Maldita.es and Chequeado, the first fact-checking organization in the Global South based in Argentina, launch Factchequeado, a digital verification media that seeks to build a community of Hispanics and Latinos to counter disinformation in Spanish in the United States.
This collaborative initiative promotes alliances with Spanish and English-language media - large and small - and fact-checking organizations to encourage listening to the various communities and the circulation of verified content in Spanish.
The collaboration led by Factchequeado already has nine allies in six states throughout the United States: Conexión Migrante, Documented, Univision's ElDetector, Enlace Latino NC, Factcheck.org, La Esquina, MediaWise, Politifact and Telemundo's T-Verifies.
What is Factchequeado?
Factchequeado is a hub based in the United States which seeks to promote fact-checking and combat disinformation in Spanish in the United States through journalistic and educational initiatives.
Designed as a collaborative initiative, Factchqueado will create partnerships with Spanish and English-language media and fact-checking organizations across the country, both large and small. Overall, the main goals of the project are to encourage media organizations to listen to diverse communities and promote the circulation of verified content in Spanish.
Why is this project so important?
Both organizations are known for the innovative ways in which they engage their audiences, create proactive communities, develop civic technology, and foster collaboration among journalists. In 2021, Maldita.es and Chequeado joined forces to use their fact-checking expertise to fill the information gap that has particularly impacted Spanish speakers in the U.S. during the pandemic. Due to a lack of verified news in their dominant language, Spanish-speaking communities in the U.S. are especially vulnerable to mis- and disinformation. Currently, there are approximately 60 million Hispanics and Latinos living in the U.S. By 2030, this group will represent more than 20% of the country's population.
A 2020 Pew Research Center study shows that, even though these communities identify themselves in different ways, the Spanish language is a central characteristic for all of them, more so than having Latino parents or heritage, or socializing with other members of their particular Latino community.
"We’re partnering with Spanish and English-language media organizations of interest to the Hispanic and Latino community throughout the United States. With this approach, we’re aware that this community is not a monolith, that it is diverse, multigenerational. This population is often bilingual and speaks with many accents, sometimes even in indigenous languages. Above all, this community does not have access to verified information in its preferred language. In the U.S., there are few fact-checking initiatives available in Spanish and there aren’t clear policies to counteract the disinformation that circulates. That’s where Factchequeado comes in, to build a fact-checking network, strengthening partner organizations through both content and community," said Natalia Guerrero, managing editor of Factchequeado.
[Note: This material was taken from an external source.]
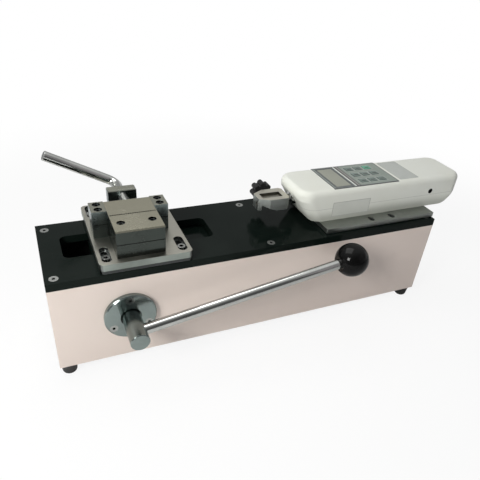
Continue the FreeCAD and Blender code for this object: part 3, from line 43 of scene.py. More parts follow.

Laura Zommer, the executive and journalism director at Chequeado, who is also a cofounder of Factchequeado, said: "We believe that journalism is a public service and that today, it’s either collaborative, or it isn’t. Due to the lack of verified Spanish-language news in the U.S., Factchequeado will help unify fact-checking efforts happening around the country. This project will also allow our partners and us to better understand how disinformation in Spanish circulates, as well as listen to and work with Latino communities so they can recognize whether the content they receive and share is true or false," she said.
According to Clara Jiménez Cruz, who is the CEO and cofounder of Maldita.es, as well as a cofounder of Factchequeado, "over the years, Chequeado and Maldita.es have invested many resources and countless hours into understanding our communities, finding innovative formats and tools to better reach Spanish-speaking audiences. Factchequeado is built on those experiences, we have learned what doesn’t work, as well as what does, in both Spain and Latin America. Coming into this project, we believe we are in a good starting place to know what can work for U.S. Latino and Hispanic communities as well."
In addition to producing fact-checked content and explainers, Factchequeado will be a space to provide training on fact-checking to U.S. journalists, with a focus on bilingual Spanish/English reporters. It will also be a space for participating newsrooms to experiment with new formats for information and new technology that will help them more effectively disprove untruthful content that impacts Latinos and Spanish speakers. The content, research, and lessons learned from Factchequeado and its partners will also make up a database for academics interested in investigating disinformation in Spanish in the United States. The first phase of Factchequeado is supported by the Google News Initiative.